Buckley’s notion is that the dialectical paring – success/failure – is not a mutually exclusive one: To the extent that societies make failure impossible, they make success impossible. To put it in other words: Abolish failure and you abolish risk taking; abolish risk taking and you abolish forward motion; abolish forward motion and you abolish progressive civilization, with all its attendant ills, including rich folk huddled together on Connecticut’s Gold Coast.

These perceptions often drive liberals batty because they are unwilling to surrender what has been for them a successful political narrative, part of which is that rich people are all Shylocks eager for their pound of flesh and that wealth creation is a zero sum game: When the rich lose, the poor win.

Peter Schiff is a libertarian economist who attained a measure of glory three years ago by forecasting the economic crises now upon us. Donors to his possible senatorial campaign think he might be able to start a mini-revolution in what has been called hyperbolically the greatest deliberative body on earth after he unhorses U.S. Senator Chris Dodd, who is not a libertarian, which is why Schiff’s donors recently ponied up the goodly sum of $ 880,777 in a money bomb.

He’s also a great tease.

Though Schiff has stuck his toe diffidently in the political waters, he has not yet taken the plunge into a pool now becoming, for Republicans vying for a senatorial seat, crowded. Dodd, an old political war horse, faces Rob Simmons, a moderate Republican veteran of the U.S. House, Sam Caligiuri, a state senator who has billed himself, somewhat like Schiff, as an agent of change in an epoch that appears to be in an anti-incumbent mood. And there is even a woman gladiator, World Wrestling Entertainment CEO Linda McMahon, banging her shield and anxious to enter the fray.

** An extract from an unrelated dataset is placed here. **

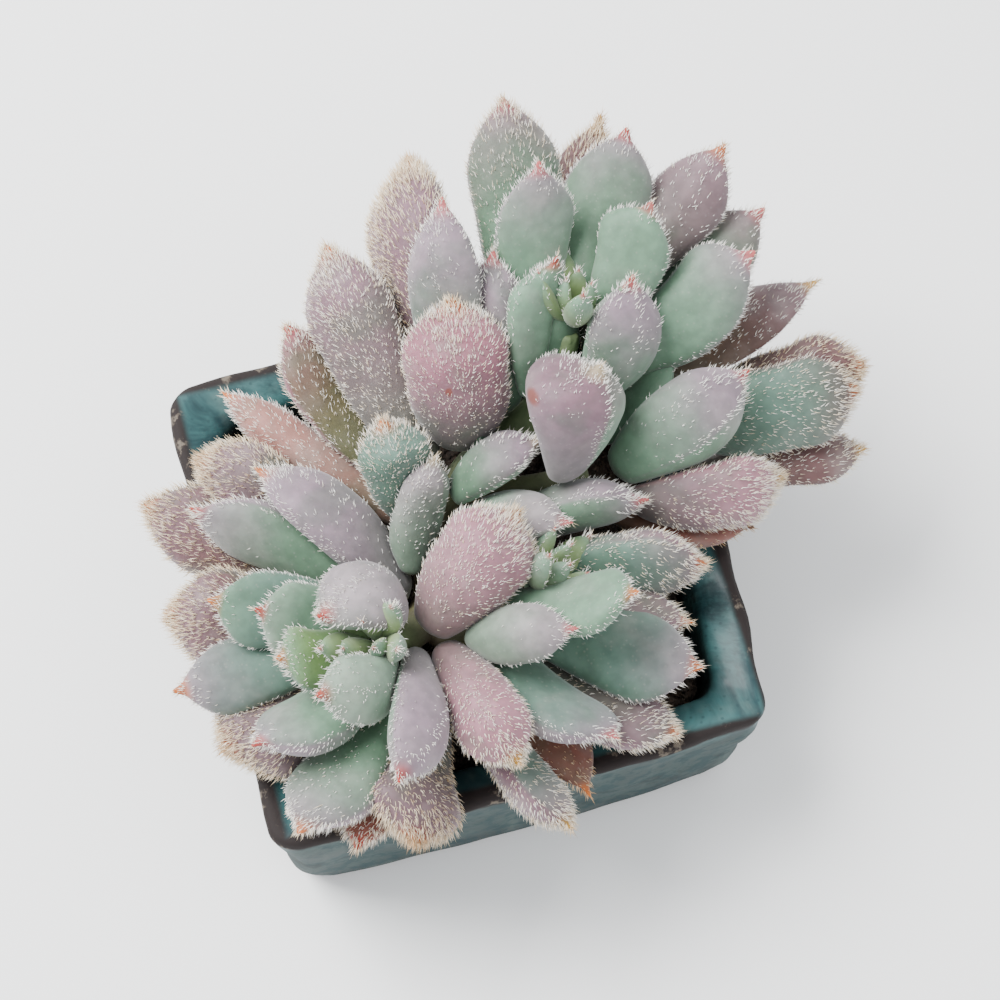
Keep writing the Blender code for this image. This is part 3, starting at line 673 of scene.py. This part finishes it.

Dodd, with a mild caveat, has been given a clean bill of health on U.S. Senate ethics rules violations by some senators who, poll show, are less trustworthy than clunker car salesmen. Though Dodd has been “exonerated” by his pals on the senate ethics committee, most of whom couldn’t find Al Capone if he were hiding under their beds, he has miles to go before he sleeps – and the woods are dark and deep.